Politics

Can LA County solve America's voting problem?

ballots-received-laco.jpg
File photo of Los Angeles County ballots.

In a piece for Bloomberg Politics, the county of Los Angeles is getting credit for trying to fix the technology side of issue with the old-fashioned and embarrassing ways that the U.S. conducts elections. Here we're not talking about the politically motivated obstacles that local officials use to keep Americans, mostly minorities, from voting in some states. We're talking about the physical and technological issues with casting a ballot that depresses turnout, and then with having all votes counted accurately and honestly.

From the story:

Los Angeles County, the largest voting jurisdiction in the U.S., has hired IDEO, a design company with roots in Silicon Valley, to overhaul how it serves up democracy. IDEO has developed a touchscreen system that incorporates features familiar to voters used to scrolling and tapping. Election administrators across the country are closely watching the experiment. They want to know if L.A. can solve the problem of American voting. “For a long time people muttered that somebody should do something about this,” says Doug Chapin, who runs the University of Minnesota’s Program for Excellence in Election Administration. “What Los Angeles County is doing is just that.”

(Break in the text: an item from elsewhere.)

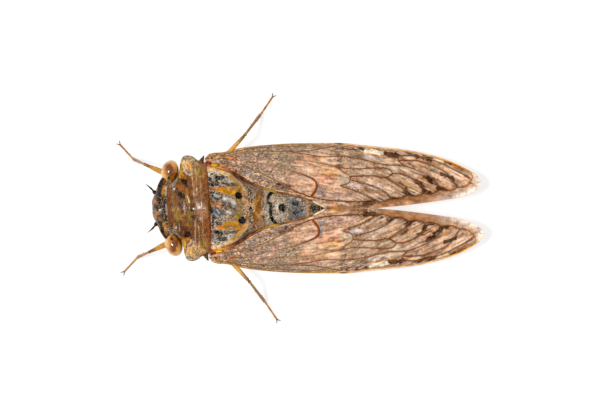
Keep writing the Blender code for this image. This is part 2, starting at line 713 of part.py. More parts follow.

After the 2008 election drew record numbers to the polls, Dean Logan, L.A.’s top election official, decided it was time to replace the county’s obsolete machines, which are based on technology developed in the late 1960s. A nonprofit focused on helping disabled people vote connected him with IDEO, whose work includes creating Apple’s first mouse in 1980 and helping Bank of America use its website to encourage more savings in 2006. The county has signed two contracts with IDEO totaling $14.7 million. Logan has adopted IDEO’s philosophy and practices, such as keeping multicolored Post-it notes in his car for brainstorming sessions on the fly. “We wanted to focus on the voting experience,” he says. “We know if you have a bad experience the first time you vote, you have a lower chance of coming back.”

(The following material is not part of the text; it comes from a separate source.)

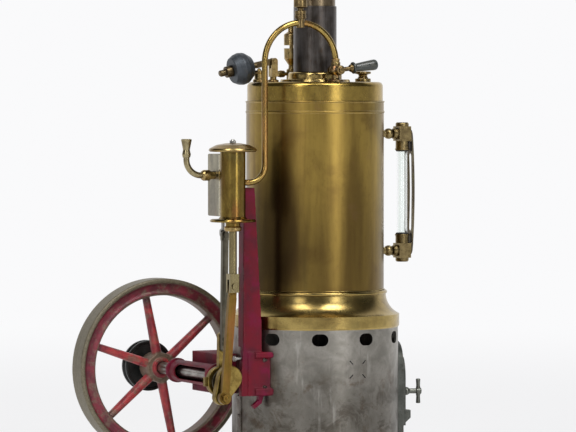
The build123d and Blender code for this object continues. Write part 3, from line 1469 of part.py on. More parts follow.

Design in the election world is driven by federal and state statutes. California code specifies that certain parts of the ballot be in “heavy-faced Gothic capital type not smaller than 30-point” and that voting boxes be “at least three-eighths of an inch square.” The regulations are supposed to create fairness, but the results “aren’t necessarily very usable,” says Chapin. “Los Angeles completely flipped that on its head. For them the unit of analysis, the polestar, was the voter.”

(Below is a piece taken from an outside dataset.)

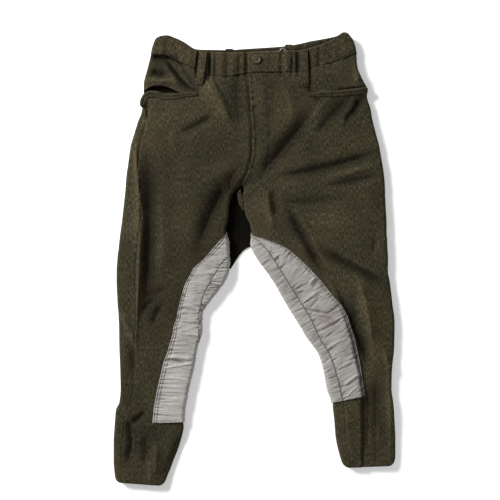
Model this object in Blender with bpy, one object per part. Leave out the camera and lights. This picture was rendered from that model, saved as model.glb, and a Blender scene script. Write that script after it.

Los Angeles County has about 5 million registered voters, more than most states, and must print ballots in 11 languages, including Hindi, Khmer, and Tagalog. On any given election day, the county can print as many as 300 different ballots to cater to local races. And California’s ballots are long; in some years more than a dozen initiatives can be up for a vote alongside national, state, and local candidates, maxing out the number of questions that fit on the paper ballots.

IDEO studied voter behavior and found that, given California’s supersize ballots, people often arrive on Election Day with marked-up sample ballots. For those people, “voting is an exercise in transcription,” says Matt Adams, who’s leading the L.A. project. That prompted IDEO to create an interactive sample ballot voters can fill out on a computer or using a mobile app. When they go to vote, they can scan their code, like an airline boarding pass, from a paper printout or phone to automatically select their votes.

The prototype voting kiosk of the future uses a touch screen and is in the final design stages — Los Angeles County hopes to switch to the machines in time for the 2020 presidential election, the story says.